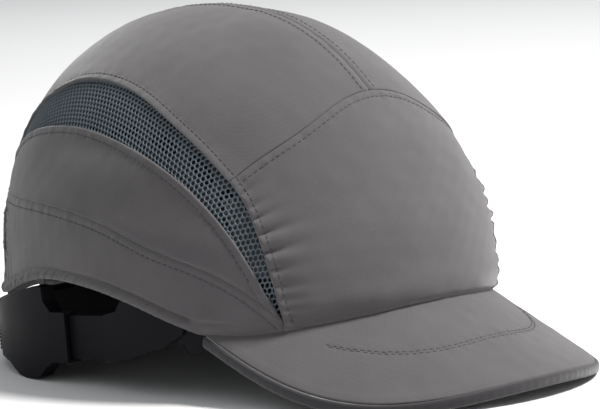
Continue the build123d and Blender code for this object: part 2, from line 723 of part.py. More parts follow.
with BuildPart() as pinion:
    with BuildSketch(rear_face(ARC_Y + CHANNEL_R + 0.2)):
        Circle(PINION_R - 1.4)
        with PolarLocations(0, PINION_TEETH, start_angle=90):
            Polygon((PINION_R - 2, 0.8), (PINION_R + 0.9, 0.4), (PINION_R + 0.9, -0.4), (PINION_R - 2, -0.8),
                    align=None)
    extrude(amount=PINION_W)
    with BuildSketch(rear_face(ARC_Y + CRADLE_R + 0.2)):
        Circle(SHAFT_R)
    extrude(amount=COVER_Y + BASE_T + KNOB_H - 3.0 - CRADLE_R)
    with BuildSketch(rear_face(ARC_Y + COVER_Y + BASE_T + KNOB_H - SCREW_SEAT)):
        Circle(SCREW_R + STUD_FIT)
    extrude(amount=-SCREW_L - 0.5, mode=Mode.SUBTRACT)
save(pinion, "pinion")

with BuildPart() as knob:
    with BuildSketch(rear_face(ARC_Y + COVER_Y + BASE_T + SLOT_GAP)):
        Circle(KNOB_R)
        with PolarLocations(KNOB_R + 0.7, FLUTES):
            Circle(1.3, mode=Mode.SUBTRACT)
    extrude(amount=KNOB_H)
    fillet(knob.edges().group_by(Axis(ADJ.origin, ADJ_REAR))[-1], 0.7)
    with Locations(rear_face(ARC_Y + COVER_Y)):
        Cylinder(SHAFT_R + STUD_FIT, 4 * KNOB_R, mode=Mode.SUBTRACT)
    with BuildSketch(rear_face(ARC_Y + COVER_Y + BASE_T + SLOT_GAP + KNOB_H)):
        Circle(CAP_R)
    extrude(amount=-3.2, mode=Mode.SUBTRACT)
save(knob, "knob")

with BuildPart() as knob_screw:
    with BuildSketch(rear_face(ARC_Y + COVER_Y + BASE_T + KNOB_H - SCREW_SEAT)):
        Circle(SCREW_R)
    extrude(amount=-SCREW_L)
    with BuildSketch(rear_face(ARC_Y + COVER_Y + BASE_T + KNOB_H - SCREW_SEAT)):
        Circle(2.4 * SCREW_R)
    extrude(amount=1.3)
    with BuildSketch(rear_face(ARC_Y + COVER_Y + BASE_T + KNOB_H - 1.5)):
        Rectangle(2.6, 0.6)
        Rectangle(0.6, 2.6)
    extrude(amount=-0.8, mode=Mode.SUBTRACT)
save(knob_screw, "knob_screw")

with BuildPart() as knob_cap:
    with BuildSketch(rear_face(ARC_Y + COVER_Y + BASE_T + SLOT_GAP + KNOB_H)):
        Circle(CAP_R - STUD_FIT)
    extrude(amount=-CAP_T)
    fillet(knob_cap.edges().group_by(Axis(ADJ.origin, ADJ_REAR))[-1], 0.4)
save(knob_cap, "knob_cap")
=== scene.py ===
from math import ceil, cos, pi, radians, sin

import bmesh
import bpy
import numpy as np
from mathutils import Matrix, Vector
from mathutils.bvhtree import BVHTree

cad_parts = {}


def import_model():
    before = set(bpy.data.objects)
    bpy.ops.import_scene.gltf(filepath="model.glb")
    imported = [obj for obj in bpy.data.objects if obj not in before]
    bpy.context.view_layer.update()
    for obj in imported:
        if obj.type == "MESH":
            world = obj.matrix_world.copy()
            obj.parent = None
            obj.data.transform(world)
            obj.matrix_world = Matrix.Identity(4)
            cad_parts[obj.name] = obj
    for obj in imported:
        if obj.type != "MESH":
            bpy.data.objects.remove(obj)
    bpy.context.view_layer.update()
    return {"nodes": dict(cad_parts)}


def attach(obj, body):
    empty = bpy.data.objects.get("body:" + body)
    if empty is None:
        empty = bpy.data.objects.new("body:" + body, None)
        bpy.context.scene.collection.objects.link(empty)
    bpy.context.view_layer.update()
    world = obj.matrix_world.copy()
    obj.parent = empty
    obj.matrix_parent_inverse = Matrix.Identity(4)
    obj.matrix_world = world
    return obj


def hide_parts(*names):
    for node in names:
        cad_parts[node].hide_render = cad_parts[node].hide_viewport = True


# Bump cap: sewn fabric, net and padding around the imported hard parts.
# Lengths are millimetres on the cap's own datum until they are put in a mesh, in metres.
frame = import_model()
NODES = frame["nodes"]

# ---------------------------------------------------------------- the crown surface
# Tilt and place of the cap's own datum in the row's frame
PITCH = radians(5.87)
DATUM = np.array((0.0, 12.03, 20.03))
TURN = np.array(((1, 0, 0), (0, cos(PITCH), -sin(PITCH)), (0, sin(PITCH), cos(PITCH))))

# The crown: its reach to the side, front and back, its widest line, its dome and the outline's power
HALF_WIDTH, FRONT, REAR = 92.0, 99.0, 123.0
WIDEST_Z, CROWN_H, PLAN_POWER = 27.3, 100.6, 2.06
# Powers of the dome's section at the front, the side and the back, and how its top leans back
PROFILE = ((2.24, 1.61), (1.62, 1.88), (2.09, 2.19))
LEAN, LEAN_POWER = 11.7, 1.9
# Millimetres of wall for each unit of chart radius past the widest line
WALL_RATE = CROWN_H * pi / 2
# A place inside the crown, which its normals point away from
HEART = np.array((0.0, 10.0, 30.0))

# Tilt and place of the adjuster's plane, and the centre of the cradle's arc on it
DROP = radians(4.03)
ADJ_ORIGIN = np.array((0.0, 9.46, 21.77))
ADJ_AXES = np.array(((1, 0, 0), (0, cos(DROP), sin(DROP)), (0, -sin(DROP), cos(DROP))))
ARC_Y = 33.5


def world(points):
    """Datum millimetres to row metres."""
    return (np.asarray(points, float) @ TURN.T + DATUM) / 1000


def adj_world(points):
    """Adjuster millimetres to row metres."""
    return (np.asarray(points, float) @ ADJ_AXES.T + ADJ_ORIGIN) / 1000


def unit(v):
    return v / np.maximum(np.linalg.norm(v, axis=-1, keepdims=True), 1e-12)


def arc(points):
    """Running length of a polyline."""
    return np.concatenate(([0], np.cumsum(np.linalg.norm(np.diff(points, axis=0), axis=1))))


def running(grid, axis):
    """Running lengths over a grid of points, down its columns (axis 0) or along its rows (axis 1)."""
    lengths = np.cumsum(np.linalg.norm(np.diff(grid, axis=axis), axis=-1), axis)
    return np.concatenate((np.zeros_like(np.take(lengths, [0], axis)), lengths), axis)


def at_length(where, s, values):
    """Values at running lengths where, of a line that is known at running lengths s."""
    return np.stack([np.interp(where, s, values[:, k]) for k in range(values.shape[1])], -1)


def ring_chart(rho, theta):
    """Chart points at a radius and a plan angle, which grows from the front to the wearer's right."""
    return np.stack((rho * np.sin(theta), -rho * np.cos(theta)), -1)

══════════

- [Your task] Gather all the lines that include the word "imported" and copy them out.

- [Reply to the exercise]
    imported = [obj for obj in bpy.data.objects if obj not in before]
    for obj in imported:
    for obj in imported:
# Bump cap: sewn fabric, net and padding around the imported hard parts.